Approximately 5.5 million Americans are living with Alzheimer’s disease.
This insidious disease robs memories and ultimately stops the body from performing its basic functions. To this point, medical professionals have not found a way to stop the progression and there is no cure.
According to Neuroscientist Joseph Jebelli, and author of “In Pursuit of Memory: The Fight Against Alzheimer’s, hope is on the way. Jebilli estimates that there will be a medication out within the next 10 to 20 years that will prevent the disease.
“The idea is to push the disease back, by developing a drug that we can give to someone years before they start experiencing symptoms,” Jebelli told The Post. Researchers can determine who may need early treatment by using specific signs of the disease that are visible in the blood and spinal fluid, these are called biomarkers.
Jebelli says “It will change the course of the disease, pushing it back to the point where not only do they not experience any symptoms, but they’re dying naturally.”
If the onset of this disease can be delayed, this will have a huge impact on the number of cases. In a 2007 study out of Johns Hopkins, Jebelli writes, “if Alzheimer’s could be delayed for only one year, there would be 9 million fewer people with the disease by 2050.” Scientists at USC predict that a five-year delay “would effectively halve the globe’s 46 million [dementia] sufferers, saving health care services approximately $600 billion a year”.
Even though the process seems simple, progress toward finding a treatment and cure has been slow since the disease was discovered 111 years ago.
Alzheimer’s-like symptoms such as memory loss and agitation have been documented throughout history, however, the disease was not addressed until 1906 by German doctor, Alois Alzheimer. He identified similar patterns in his aging patients and noticed changes in their brain tissue. The disease was named after him in 1910.
However, he could not figure out what was causing the memory loss and neither could the scientists who studied the disease in the decades after him. They were all baffled as to what is causing the brain degeneration. “It’s a much trickier disease to understand in many ways, because with cancer and infectious diseases, there’s a very obvious target,” says Jebelli. “But with Alzheimer’s, the brain cells seem to just be withering away.”

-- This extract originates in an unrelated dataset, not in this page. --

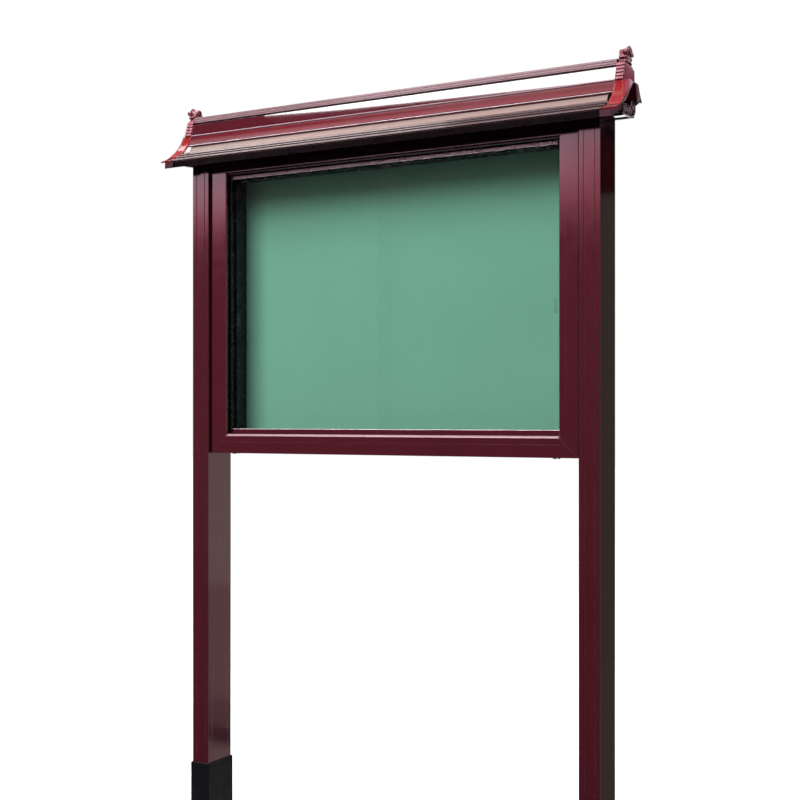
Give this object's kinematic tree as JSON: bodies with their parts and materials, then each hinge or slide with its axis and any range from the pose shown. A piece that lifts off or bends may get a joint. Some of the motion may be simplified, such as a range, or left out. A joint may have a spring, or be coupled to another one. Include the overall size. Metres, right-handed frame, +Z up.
{
  "type": "lockable notice board",
  "caption": "Free-standing roofed notice board on two fluted posts, with a framed pin board behind locking sliding glass doors.",
  "frame": {"origin": "on the ground, at the middle of the bounding box in X and Y", "axes": "+X to the viewer's right along the board, +Y from front to back, +Z up"},
  "size_m": [1.61, 0.2325, 2.7001],
  "materials": {
    "post_paint": "dark maroon gloss paint on an aluminium extrusion",
    "sleeve_black": "black foot sleeve",
    "galvanised": "dull zinc",
    "frame_paint": "dark maroon gloss paint on an aluminium extrusion",
    "track_black": "black semi-matt paint on an aluminium extrusion",
    "board_green": "green pin cloth on board",
    "back_sheet": "maroon painted sheet",
    "buffer_rubber": "black rubber",
    "clear_glass": "clear float glass",
    "door_metal": "black painted aluminium channel",
    "clear_plastic": "clear acrylic",
    "lock_chrome": "bright plated lock",
    "roof_paint": "maroon gloss paint",
    "roof_dark": "near-black paint",
    "ornament_paint": "maroon gloss paint on castings"
  },
  "bodies": {
    "board": {"back_panel": "back_sheet", "back_screws": "galvanised", "bargeboard_left": "ornament_paint", "bargeboard_right": "ornament_paint", "corner_keys": "galvanised", "eave_plate": "roof_paint", "fascia": "roof_dark", "foot_plates": "galvanised", "foot_sleeve_left": "sleeve_black", "foot_sleeve_right": "sleeve_black", "frame_rail_bottom": "frame_paint", "frame_rail_top": "frame_paint", "frame_spacers": "galvanised", "frame_stile_left": "frame_paint", "frame_stile_right": "frame_paint", "frieze": "roof_paint", "gable_carving_left": "ornament_paint", "gable_carving_right": "ornament_paint", "gable_panels": "roof_dark", "jamb_buffers": "buffer_rubber", "lock_housings": "lock_chrome", "pin_board": "board_green", "post_caps": "post_paint", "post_left": "post_paint", "post_right": "post_paint", "rafters": "roof_paint", "rear_closure": "roof_dark", "rear_tie": "roof_dark", "ridge_bar": "roof_paint", "ridge_case": "roof_paint", "ridge_end_left": "ornament_paint", "ridge_end_right": "ornament_paint", "ridge_head_left": "ornament_paint", "ridge_head_right": "ornament_paint", "roof_beam": "roof_dark", "roof_brackets": "galvanised", "side_bolts": "galvanised", "track_rail_bottom": "frame_paint", "track_rail_top": "track_black", "track_stile_left": "track_black", "track_stile_right": "track_black", "upper_course_front": "roof_paint", "upper_course_rear": "roof_paint", "verge_front_left": "roof_paint", "verge_front_right": "roof_paint", "verge_rear": "roof_paint"},
    "door_right": {"glass_pane_right": "clear_glass", "door_shoe_right": "frame_paint", "top_guard_right": "door_metal", "edge_channel_right": "door_metal", "finger_tab_right": "clear_plastic"},
    "door_left": {"glass_pane_left": "clear_glass", "door_shoe_left": "frame_paint", "top_guard_left": "door_metal", "edge_channel_left": "door_metal", "finger_tab_left": "clear_plastic"},
    "lock_plug_right": {"lock_plug_right": "lock_chrome"},
    "lock_plug_left": {"lock_plug_left": "lock_chrome"},
    "lock_bolt_right": {"lock_bolt_right": "lock_chrome"},
    "lock_bolt_left": {"lock_bolt_left": "lock_chrome"}
  },
  "joints": [
    {"name": "door_right_slide", "type": "slide", "parent": "board", "child": "door_right", "axis": [-1, 0, 0], "range_m": [0, 0.595]},
    {"name": "door_left_slide", "type": "slide", "parent": "board", "child": "door_left", "axis": [1, 0, 0], "range_m": [0, 0.595]},
    {"name": "lock_turn_right", "type": "hinge", "parent": "board", "child": "lock_plug_right", "pos_m": [0.585, -0.0097, 1.5], "axis": [0, 0, 1], "range_deg": [-5, 95]},
    {"name": "lock_turn_left", "type": "hinge", "parent": "board", "child": "lock_plug_left", "pos_m": [-0.585, 0.0123, 1.5], "axis": [0, 0, 1], "range_deg": [-5, 95]},
    {"name": "lock_bolt_right_rise", "type": "slide", "parent": "board", "child": "lock_bolt_right", "axis": [0, 0, 1], "range_m": [0, 0.012]},
    {"name": "lock_bolt_left_rise", "type": "slide", "parent": "board", "child": "lock_bolt_left", "axis": [0, 0, 1], "range_m": [0, 0.012]}
  ],
  "couplings": [
    {"joint": "lock_turn_right", "follows": "lock_bolt_right_rise", "rad_per_m": 130.9},
    {"joint": "lock_turn_left", "follows": "lock_bolt_left_rise", "rad_per_m": 130.9}
  ]
}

Doctors have done their best to diagnose patients with the most common form of dementia, but the disease has been underreported in part by people’s fear of the disease and the hopelessness that comes with it.
This fear is what inspired Jebelli’s research. At the age of 12, his beloved grandfather, Abbas, started showing signs of the disease. Jebelli and his family were shocked. Abbas was an Iranian property developer who woke up at 5 every morning to hiking, never drank and ate generous amounts of fish and vegetables. After years of declining, he passed away in 2012 from pneumonia.
“It was interesting, because my granddad did live a very healthy lifestyle, and he still succumbed to Alzheimer’s. And a lot of the patients I spoke to as well were very healthy and very well-educated,” says Jebelli. But he says that a healthy diet, exercise and mental stimulation — like reading and socializing — have indeed been shown to fight off the symptoms of the disease.
“When you look at the science and the population studies, there is still a very strong connection between all these lifestyle factors and reducing your risk of Alzheimer’s,” Jebelli says. Adding that diseases, such as cardiovascular disease, for example, has been linked to Alzheimer’s and cognitive decline.
These studies have allowed scientists to gain a better grasp on what causes the severe memory loss and has brought the neuroscience community closer to an effective treatment.
“We now understand that Alzheimer’s seems to be caused by these proteins called plaques and tangles [in the brain],” he says. “What we’re doing now is actually targeting the underlying biology of the disease, instead of just targeting the symptoms, which is what scientists were doing [before].”
A growing understanding of how to treat the disease comes from a better understanding of the disease itself.
“The drug trials so far have actually been quite disastrous,” says Jebelli — this is most likely because the patient’s symptoms were too advanced by the time they were given the drugs. However, those failures gave scientists a better understanding of how the disease unfolds and forced them to develop methods that help predict a person’s odds of getting the disease.
Researchers are constantly searching for methods to reverse the symptoms that have already arisen.
“Doctors are doing amazing things with [human] stem cells,” says Jebelli, including reprogramming them into brain cells that are then implanted in Alzheimer’s patients’ brains. This treatment will require more research and time, but Jebelli says it’s “still a possibility.”
With the potential of drugs and stem cells that could prevent the development of the disease, Jebelli is quite optimistic about the future of Alzheimer’s prevention and treatment: “We’re at the beginning of the end.”